A leak detection capability analysis must recognise two important aspects. First, there are almost always multiple ‘leak detection systems’ in place and, second, each has varying abilities to find leaks of varying sizes. So, step one is to identify all the systems. System types often include:
SCADA based systems such as monitoring via alarms (pressure, flowrate, temperature, etc.), transient models, mass balances, etc.
Field based systems such as staffing, patrol, sensors, ground water monitoring, and even passerby reporting.
Each system is sensitive to either leak rate or spilled volume. Many can find high leak rates. The noise, smell, vapor clouds, pressure drops, flows over ground surface, etc, from high rates are readily detectable.
At the other extreme, some small leak rates are undetectable until a certain volume has been released. Only a puddle, a sheen on water, ground water contamination or other visible evidence allows detection.
The ability to detect various leak rates can be plotted as a curve for each system and a composite curve can then be built that shows the combined capabilities of all systems at each leak rate. If plotted on a graph of leak rate versus time, the area under the composite curve is the volume released before detection.

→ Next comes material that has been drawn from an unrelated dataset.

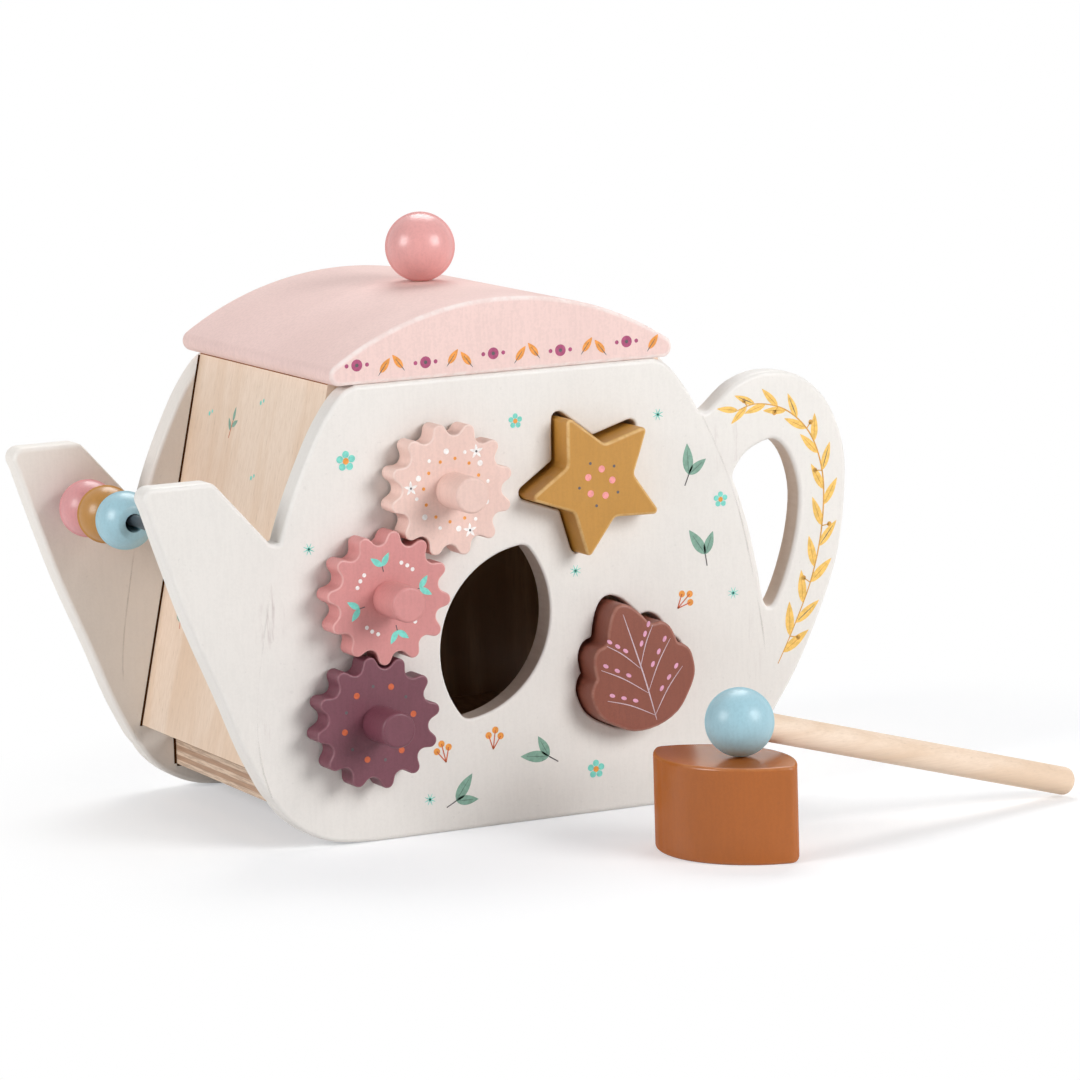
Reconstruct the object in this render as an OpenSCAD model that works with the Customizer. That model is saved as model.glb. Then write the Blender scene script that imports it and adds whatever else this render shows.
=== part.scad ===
// Wooden activity teapot: two painted side panels with spout and handle boards, slanted end walls,
// a lift-off lid, three meshing gears, posting shapes, beads on a rod, chime bars and a mallet.
// X runs from the spout to the handle, Y from the gear side to the chime side, Z up from the table.
// The origin is the middle of the front panel's foot.

/* [Body] */
// Depth over both side panels
body_depth = 160; // [130:1:200]
// Height of the side panels
body_height = 192; // [184:1:212]
// Width of the body across the belly
belly_w = 238; // [228:2:252]
// Thickness of the side panels
panel_t = 12; // [9:0.5:15]

/* [Spout and handle] */
// How far the spout reaches past the belly
spout_out = 46; // [38:1:54]
// How far the spout's lip stays under the panels' top
spout_drop = 34.5; // [28:0.5:40]
// How far the handle reaches past the belly
handle_out = 41.5; // [36:0.5:48]
// How far the handle's bow stays under the panels' top
handle_drop = 10; // [4:0.5:16]

/* [Walls and base] */
// Thickness of the slanted end walls
wall_t = 10; // [8:0.5:13]
// Height of the end walls' lower edge above the table
wall_foot = 31; // [28:0.5:36]
// How far the end walls' lower edge stays inside the belly
wall_in_low = 8; // [6:0.5:12]
// How far the end walls' upper edge stands past the panels' flat top
wall_past_top = 7.5; // [3:0.5:9]
// Thickness of the plywood base
base_t = 15; // [12:0.5:16]
// Height of the base's underside above the table
base_lift = 12; // [8:0.5:14]
// How far the ends of the base stay inside the belly
base_in = 23.5; // [21:0.5:34]
// Diameter of the hidden beech dowels
dowel_d = 7; // [5:0.5:8]

/* [Gears] */
// Thickness of the gears
gear_t = 12; // [9:0.5:14]
// Diameter of the turning knobs
grip_d = 15; // [12:0.5:19]
// Length of the turning knobs in front of the gears
grip_l = 20; // [14:0.5:26]
// Diameter of the gear axles
axle_d = 9; // [7:0.5:11]

/* [Posting shapes] */
// Thickness of the three posting shapes
shape_t = 40; // [34:1:44]
// How far star and leaf stand proud of the panel
shape_proud = 12; // [8:1:20]
// Gap between a posting shape and its cut-out
shape_gap = 1.2; // [0.8:0.1:1.6]
// Radius to the pointed tips of the star
star_r = 33; // [30:0.5:34]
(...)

Having analysed the family of curves representing current leak detection capabilities, an important input into the sufficiency determination emerges. The area under the composite curve provides insight into the amount of consequence that could theoretically impacted by improved leak detection capabilities. That’s the beginning of a cost/benefit analysis – the most defensible way to decide sufficiency.
Proposed leak detection enhancements will generate additional curves. Any proposed improvement to leak detection capabilities will generally focus on a specific part of the leak-rate vs time-to-detect curve. The difference between the current composite curve and the potential composite curve shows the amount of product loss that is avoided by the enhancement.
The volume reduction must be monetised to complete the cost/benefit analysis and for some products, a cost savings is readily assigned to this avoided volume loss. The savings realised may be simply the value of the lost product itself and cleanup or remediation expenses avoided, while for other products, scenarios involving ignition, fire, and thermal damages must be factored into potential consequence reduction.
A good risk assessment should be able to quantify the change in risk associated with any potential leak detection improvement. Ideally, this will be expressed in terms of expected loss in $/km-year.
Finally, the costs of the improvement in leak detection must be factored in. That cost must consider initial and ongoing expenses and apply those to the miles of pipeline and the time period for which the improvement provides benefits. So, total costs are expressed in the same $/km-year units as avoided loss (risk).
Recognising the extent of the leak detection improvement, over the lengths and time periods reveals some interesting things. Even a very expensive enhancement, such as a full, SCADA-based transient model, can be cost effective.
If such a computational system covers many kilometres of pipeline for many years, the per km-year cost could be an efficient way to reduce risk. On the other hand, a seemingly inexpensive solution applied very narrowly, in terms of lengths and time periods, may be hard to justify.
As with many issues in risk management, performing the calculations often results in new and interesting insights. This is, of course, the central intent of formal risk management –revealing the nuances that can optimise decision-making.